I think it is important to focus first on the simplifications in MLIR-core, while organizing things like ONNX, et al to layer on top. We may still arrive at a very wide/comprehensive opset like ONNX in core, but the way we get there is important to me (and I am one voice here, speaking my opinion). In my/TF experience, many useful properties emerge by focusing on the decomposition of components in the toolkit while analyzing/implementing the high level mappings to it.

From my side of the work, we’ve had success with some elements of XLA/HLO and LinAlg as structural simplifications that can be used as concentration points; however the distinction is important: LinAlg was co-designed with MLIR to be such a thing whereas HLO was imported into the ecosystem. When we started the project, we were aware that while HLO got some things right for something like MLIR, it also has a lot of unrelated baggage and assumes some things that were biases of previous representations/goals which it would be good to revisit. We could have chosen to just baseline on it by importing it en-masse but did not – which has given us the design space to explore the structural components.

I’d also point to other threads where the nGraph folks are looking to upgrade the core abstractions (like Loops) which should underpin their ops. We’re also having similar discussions on the shape side as we are struggling to come to terms with how much (and where) to bake broadcasting assumptions into the core abstractions.

That kind of exercise is what I was referring to when I said “gap analysis”. I don’t think we should just be importing wide opsets en-masse without having gone through the process to distill the assumptions they’ve made and map those to core abstractions. As my examples at the beginning with a sample MLP showed (and has been shown in the various proposals for handling dynamic shapes in things like HLO), it doesn’t take very many ops (even things you might take for granted like “add” and “matmul”, “conv”, “einsum”) to interrogate the opinions and levels of abstraction involved – and arrive at useful intermediate design points.

We don’t necessarily need to reduce everything down to non-overlapping primitives, nor do we need to globally select one intermediate abstraction that underlies everything in an area (many things have a small N of reasonable approaches), but if we don’t provide intermediate simplifications as part of the design process, we’re missing an opportunity.

History shows that once an opset reaches a certain span, it grows indefinitely based on the starting core abstractions and it is very hard to change its level of abstraction.

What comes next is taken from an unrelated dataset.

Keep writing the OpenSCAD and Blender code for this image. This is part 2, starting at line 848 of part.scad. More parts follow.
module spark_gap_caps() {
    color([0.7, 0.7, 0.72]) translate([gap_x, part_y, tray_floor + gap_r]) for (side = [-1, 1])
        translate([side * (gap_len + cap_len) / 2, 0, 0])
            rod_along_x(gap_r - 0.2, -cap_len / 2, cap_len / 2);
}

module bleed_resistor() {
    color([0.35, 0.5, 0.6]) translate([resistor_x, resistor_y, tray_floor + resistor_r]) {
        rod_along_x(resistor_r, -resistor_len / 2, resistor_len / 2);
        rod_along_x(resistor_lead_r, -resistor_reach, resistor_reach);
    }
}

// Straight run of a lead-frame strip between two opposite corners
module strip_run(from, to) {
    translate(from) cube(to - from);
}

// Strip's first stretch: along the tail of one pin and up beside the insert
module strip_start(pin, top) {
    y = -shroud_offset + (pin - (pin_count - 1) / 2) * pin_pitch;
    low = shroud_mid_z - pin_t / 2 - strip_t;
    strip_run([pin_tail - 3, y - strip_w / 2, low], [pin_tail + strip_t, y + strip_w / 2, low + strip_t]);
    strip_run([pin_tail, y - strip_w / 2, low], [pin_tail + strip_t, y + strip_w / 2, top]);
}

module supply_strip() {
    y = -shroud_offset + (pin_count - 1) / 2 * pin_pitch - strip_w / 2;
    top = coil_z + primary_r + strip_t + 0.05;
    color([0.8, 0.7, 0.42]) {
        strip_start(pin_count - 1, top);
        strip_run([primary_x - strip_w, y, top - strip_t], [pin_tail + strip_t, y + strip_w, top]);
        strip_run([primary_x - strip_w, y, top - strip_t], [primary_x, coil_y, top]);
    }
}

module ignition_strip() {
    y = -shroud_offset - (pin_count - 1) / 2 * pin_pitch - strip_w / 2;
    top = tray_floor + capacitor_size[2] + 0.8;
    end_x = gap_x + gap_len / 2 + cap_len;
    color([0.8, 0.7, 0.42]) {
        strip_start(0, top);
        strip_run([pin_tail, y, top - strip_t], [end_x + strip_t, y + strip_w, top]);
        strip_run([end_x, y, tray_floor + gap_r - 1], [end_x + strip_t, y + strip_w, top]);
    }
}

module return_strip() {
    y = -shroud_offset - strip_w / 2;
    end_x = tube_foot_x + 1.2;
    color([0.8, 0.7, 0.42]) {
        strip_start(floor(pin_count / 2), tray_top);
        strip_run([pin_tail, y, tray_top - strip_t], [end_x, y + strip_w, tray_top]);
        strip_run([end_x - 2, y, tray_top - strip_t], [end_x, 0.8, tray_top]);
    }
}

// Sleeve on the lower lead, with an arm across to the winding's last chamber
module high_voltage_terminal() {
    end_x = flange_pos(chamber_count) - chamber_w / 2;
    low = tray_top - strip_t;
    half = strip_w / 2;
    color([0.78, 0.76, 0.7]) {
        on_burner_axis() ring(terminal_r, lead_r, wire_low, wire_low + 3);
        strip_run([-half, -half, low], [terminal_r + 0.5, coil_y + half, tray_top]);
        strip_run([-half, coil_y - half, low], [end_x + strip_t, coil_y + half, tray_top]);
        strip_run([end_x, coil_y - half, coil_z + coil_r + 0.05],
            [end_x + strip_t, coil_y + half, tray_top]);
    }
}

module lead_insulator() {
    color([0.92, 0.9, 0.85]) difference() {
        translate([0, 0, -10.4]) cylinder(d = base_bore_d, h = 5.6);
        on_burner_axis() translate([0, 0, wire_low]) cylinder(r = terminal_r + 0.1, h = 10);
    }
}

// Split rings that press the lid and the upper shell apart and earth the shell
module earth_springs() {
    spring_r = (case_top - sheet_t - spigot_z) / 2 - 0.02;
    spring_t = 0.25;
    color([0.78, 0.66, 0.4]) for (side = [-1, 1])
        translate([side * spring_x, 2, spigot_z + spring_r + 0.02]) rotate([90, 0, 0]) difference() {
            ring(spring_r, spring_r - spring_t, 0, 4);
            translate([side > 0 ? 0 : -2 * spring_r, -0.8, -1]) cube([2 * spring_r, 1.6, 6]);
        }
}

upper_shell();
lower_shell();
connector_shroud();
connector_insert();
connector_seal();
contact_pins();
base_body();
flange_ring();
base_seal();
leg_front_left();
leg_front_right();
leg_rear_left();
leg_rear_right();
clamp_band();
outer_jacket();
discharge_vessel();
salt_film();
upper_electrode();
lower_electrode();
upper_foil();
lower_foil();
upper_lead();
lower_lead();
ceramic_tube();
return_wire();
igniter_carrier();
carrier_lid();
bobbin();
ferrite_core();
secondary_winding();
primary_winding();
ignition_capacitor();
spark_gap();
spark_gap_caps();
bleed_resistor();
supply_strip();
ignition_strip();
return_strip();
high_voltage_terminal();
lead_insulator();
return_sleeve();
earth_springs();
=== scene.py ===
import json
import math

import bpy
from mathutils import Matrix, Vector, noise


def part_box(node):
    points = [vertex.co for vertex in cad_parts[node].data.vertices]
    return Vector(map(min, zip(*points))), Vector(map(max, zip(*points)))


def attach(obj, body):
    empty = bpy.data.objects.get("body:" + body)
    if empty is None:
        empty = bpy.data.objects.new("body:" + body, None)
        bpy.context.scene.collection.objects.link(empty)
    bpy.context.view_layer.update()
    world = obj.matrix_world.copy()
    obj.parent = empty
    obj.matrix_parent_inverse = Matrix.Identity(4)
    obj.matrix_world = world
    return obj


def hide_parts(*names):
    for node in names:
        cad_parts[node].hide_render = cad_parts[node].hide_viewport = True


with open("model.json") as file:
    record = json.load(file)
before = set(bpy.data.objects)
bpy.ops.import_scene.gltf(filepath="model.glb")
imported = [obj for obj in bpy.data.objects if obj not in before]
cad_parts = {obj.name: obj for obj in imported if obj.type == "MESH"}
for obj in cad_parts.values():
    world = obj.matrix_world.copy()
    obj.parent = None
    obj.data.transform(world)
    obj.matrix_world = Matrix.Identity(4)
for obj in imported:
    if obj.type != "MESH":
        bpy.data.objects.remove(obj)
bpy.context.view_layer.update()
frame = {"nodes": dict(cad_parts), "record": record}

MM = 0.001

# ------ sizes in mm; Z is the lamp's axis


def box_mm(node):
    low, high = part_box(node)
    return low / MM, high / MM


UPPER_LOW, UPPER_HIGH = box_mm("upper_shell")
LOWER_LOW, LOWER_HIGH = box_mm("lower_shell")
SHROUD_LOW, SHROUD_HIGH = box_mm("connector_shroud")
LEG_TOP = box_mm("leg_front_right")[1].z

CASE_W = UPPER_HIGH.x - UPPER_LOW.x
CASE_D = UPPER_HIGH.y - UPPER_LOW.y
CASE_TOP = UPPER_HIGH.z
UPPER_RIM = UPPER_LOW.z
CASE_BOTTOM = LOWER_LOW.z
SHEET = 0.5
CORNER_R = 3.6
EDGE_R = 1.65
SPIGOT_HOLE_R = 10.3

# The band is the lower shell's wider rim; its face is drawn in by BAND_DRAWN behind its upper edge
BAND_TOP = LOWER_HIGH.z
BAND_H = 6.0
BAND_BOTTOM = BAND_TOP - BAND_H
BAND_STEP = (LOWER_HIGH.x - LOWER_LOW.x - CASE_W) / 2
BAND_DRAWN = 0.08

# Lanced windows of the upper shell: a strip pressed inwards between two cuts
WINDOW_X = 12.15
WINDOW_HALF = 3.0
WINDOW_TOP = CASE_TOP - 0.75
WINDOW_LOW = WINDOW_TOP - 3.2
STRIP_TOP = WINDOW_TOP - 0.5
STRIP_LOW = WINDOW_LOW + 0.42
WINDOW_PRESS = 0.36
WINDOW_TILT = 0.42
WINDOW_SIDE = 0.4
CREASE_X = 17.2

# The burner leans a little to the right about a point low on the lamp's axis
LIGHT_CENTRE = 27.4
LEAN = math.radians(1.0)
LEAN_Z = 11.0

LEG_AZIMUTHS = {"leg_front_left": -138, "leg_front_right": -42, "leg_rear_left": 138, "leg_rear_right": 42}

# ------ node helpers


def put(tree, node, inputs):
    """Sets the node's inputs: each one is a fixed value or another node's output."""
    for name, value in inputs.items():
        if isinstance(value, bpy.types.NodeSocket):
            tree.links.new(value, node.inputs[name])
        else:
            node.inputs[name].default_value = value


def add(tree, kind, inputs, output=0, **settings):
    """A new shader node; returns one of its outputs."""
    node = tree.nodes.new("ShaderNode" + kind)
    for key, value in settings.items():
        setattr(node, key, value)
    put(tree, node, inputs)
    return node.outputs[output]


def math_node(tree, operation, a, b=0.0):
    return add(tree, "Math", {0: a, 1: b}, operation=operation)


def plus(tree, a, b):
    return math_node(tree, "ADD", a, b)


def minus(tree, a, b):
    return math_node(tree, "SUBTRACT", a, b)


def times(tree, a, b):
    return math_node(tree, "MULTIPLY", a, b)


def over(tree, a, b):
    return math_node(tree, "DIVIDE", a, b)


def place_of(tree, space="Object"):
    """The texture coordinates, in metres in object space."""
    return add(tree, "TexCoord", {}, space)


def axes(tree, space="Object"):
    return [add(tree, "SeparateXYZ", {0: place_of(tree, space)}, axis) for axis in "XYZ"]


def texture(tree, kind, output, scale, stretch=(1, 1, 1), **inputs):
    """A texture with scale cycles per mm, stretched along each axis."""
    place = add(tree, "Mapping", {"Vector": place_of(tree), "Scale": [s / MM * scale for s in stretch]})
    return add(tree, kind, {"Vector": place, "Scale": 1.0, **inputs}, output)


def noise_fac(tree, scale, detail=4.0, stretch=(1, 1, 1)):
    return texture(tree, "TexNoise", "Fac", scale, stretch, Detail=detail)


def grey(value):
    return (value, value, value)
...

I personally want to see MLIR-core be a place where we have a well implemented catalog of such simplification points (and supporting analyses /transformations) more than I want to see it embed the breadth of something like ONNX.

As I’ve said before: I’m super supportive of such a breadth-first thing based on ONNX existing and being done well. As just one voice, I could even be convinced that such a thing should literally be part of the LLVM project, but I just want to see the MLIR-core be more toolkit than tool and am worried that we are skipping steps if we jump straight to the breadth of ONNX (or TensorFlow, or HLO, etc).

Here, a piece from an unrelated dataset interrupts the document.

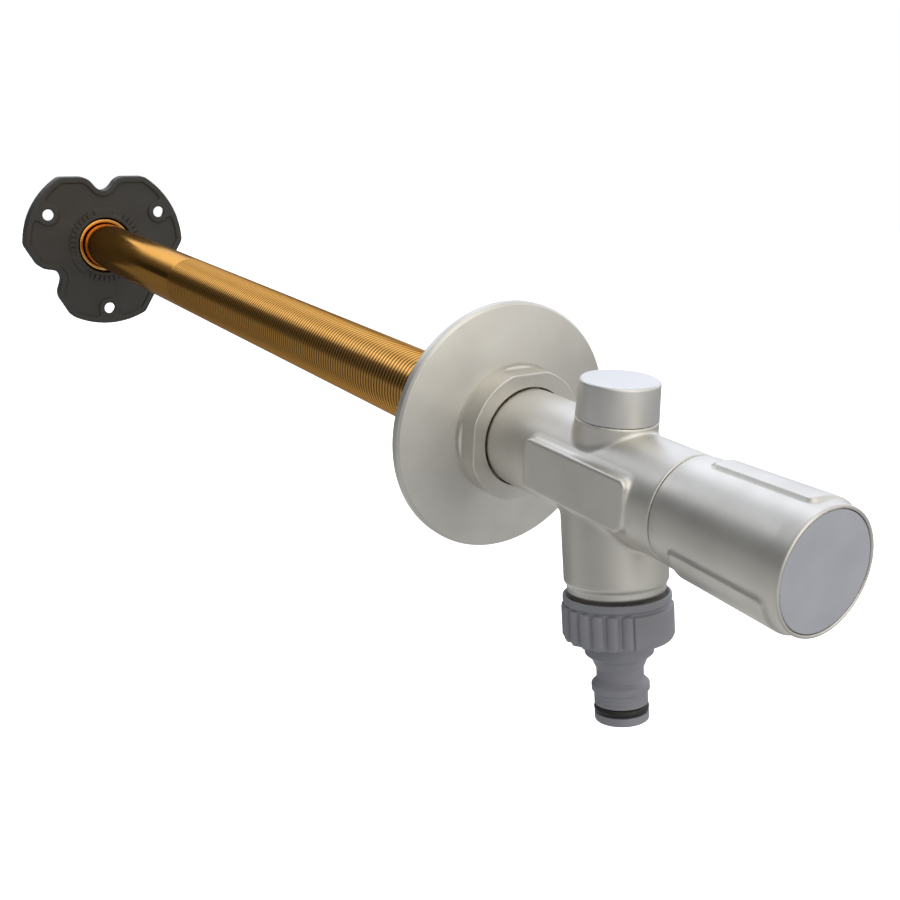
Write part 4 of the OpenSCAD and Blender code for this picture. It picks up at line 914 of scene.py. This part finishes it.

Honestly I didn’t want to put ONNX as an abstraction straight in. I meant only that if we want to have a top-down check on what we need for an useful intermediate design ONNX could one of the starting point. I don’t know if it is opinionated for a top-down check but at least is already a multi-stakeholder governed effort.

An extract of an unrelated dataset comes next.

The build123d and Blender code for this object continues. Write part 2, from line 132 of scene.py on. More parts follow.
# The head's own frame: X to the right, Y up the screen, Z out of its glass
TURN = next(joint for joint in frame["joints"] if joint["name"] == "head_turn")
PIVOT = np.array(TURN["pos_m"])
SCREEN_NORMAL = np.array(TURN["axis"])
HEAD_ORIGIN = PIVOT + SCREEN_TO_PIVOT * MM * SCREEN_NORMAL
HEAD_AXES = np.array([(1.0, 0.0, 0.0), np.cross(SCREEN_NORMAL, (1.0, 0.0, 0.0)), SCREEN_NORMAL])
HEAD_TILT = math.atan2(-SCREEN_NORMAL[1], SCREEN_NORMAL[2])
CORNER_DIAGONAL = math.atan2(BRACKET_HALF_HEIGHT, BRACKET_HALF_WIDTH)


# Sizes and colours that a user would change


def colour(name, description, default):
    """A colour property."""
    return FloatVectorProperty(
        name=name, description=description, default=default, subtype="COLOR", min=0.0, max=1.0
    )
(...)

many useful properties emerge by focusing on the decomposition of components in the toolkit while analyzing/implementing the high level mappings to it.

I think this is could be ok but what do you suggest? That the Intel Ngraph team go on the same process on its own check, Onnx Team at IBM the same and so on? Will these parallel process generate the downstream requests not covered by the main XLA/HLO process?

I think that probably here the true issue has a little bit of political factor. What is really in common at the top level? And at what level is not too “high” so that every vendor can “sell” its own framework/stack?

I think downstream is easier cause at low-level we have so much men/years of workforce on assembly optimized libs that implements kernels/ops and all these work will still reused on the “hw” vendor side until the “common effort” will produce an enough optimized codegen stack.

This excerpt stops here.